En el 2007, durante la celebración en Cartagena de sus 80 años, a donde fueron el Rey de España, Bill Clinton, Carlos Fuentes y sus más entrañables amigos, ya lucía desorientado. Ya no era el mismo. Con gran valentía y coraje pudo decir sin mayores problemas su discurso. Fue su última aparición pública. Después se refugió con Mercedes en la casa de la Calle del Fuego. Allí sólo unos pocos buenos amigos siguieron llamando, preocupándose por el escritor. Pero la mayoría lo olvidó. Era un lastre que nadie quería cargar.

 

Gabo a veces se iba para el jardín de la casa y lloraba. Repetía una y otra vez “mi cabeza está vuelta mierda”. Era una tragedia para alguien que trabaja con la palabra, con la inteligencia, contaminarse con la enfermedad del olvido. En los primeros años de Alzheimer podía recordar los versos gongorianos que lo acompañaron siempre. La poesía y el vallenato fueron el consuelo que tuvo después de que, siendo un niño, perdiera la visión central del ojo izquierdo por ver de mala manera un eclipse. Lo último que pudo recordar  eran los vallenatos de Rafael Escalona. Si le daban el verso inicial podía recordar todas las canciones. Cantaba con su voz hermosa. Pocos saben que Gabo era un cantante extraordinario y que muchas veces se salvó de acostarse a dormir sin comer gracias a las parrandas que presidía cuando era joven.
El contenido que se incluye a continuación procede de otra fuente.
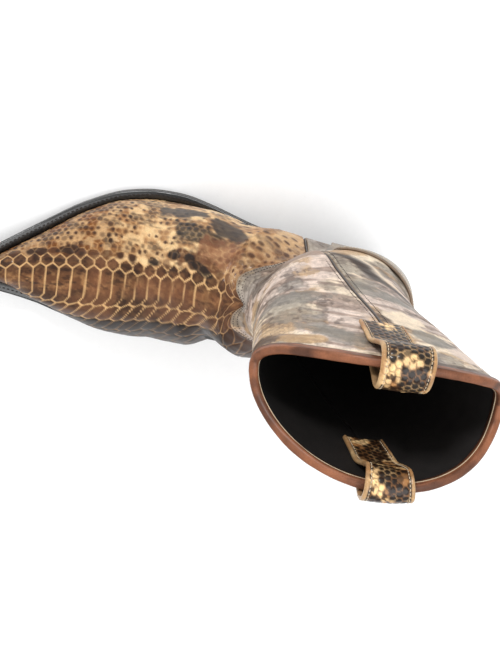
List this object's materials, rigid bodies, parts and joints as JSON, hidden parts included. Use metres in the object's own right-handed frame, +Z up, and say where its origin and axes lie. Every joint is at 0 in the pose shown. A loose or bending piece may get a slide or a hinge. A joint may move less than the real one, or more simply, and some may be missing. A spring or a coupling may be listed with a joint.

El jueves santo en el que murió sus ayudantes pusieron los viejos vallenatos de Alejo Durán a todo volumen y abrieron todas las puertas y ventanas de su casa. Rodrigo recuerda la impresión que le dio ver a su papá muerto: parecía que algo lo hubiera devastado por dentro. En la funeraria, poca antes de que lo cremaran, sobre la blanca mortaja, Rodrigo le puso un ramillete de flores amarillas. Con ellas entró al horno.

El velorio fue una fiesta de tres días. Vinieron amigos de todas partes. Mercedes, pegada a su cigarrillo, se reunía en privado con los más cercanos. A los que habían desaparecido con la enfermedad de Gabo, no los dejó entrar a la casa. Ya lo decía su esposo “en esta casa Mercedes es la que administra los rencores”.

Rodrigo, fundido en su trabajo en Hollywood, donde es un director de éxito, una vez murió su mamá Mercedes, en agosto del año de la peste, decidió liberarse de todo y contar los últimos ocho años del Nobel. Lo escribió en Ingles. Gabo y Mercedes: una despedida es un clásico instantáneo, un libro que se adentra, como ningún otro, en el universo del más grande de los escritores colombianos.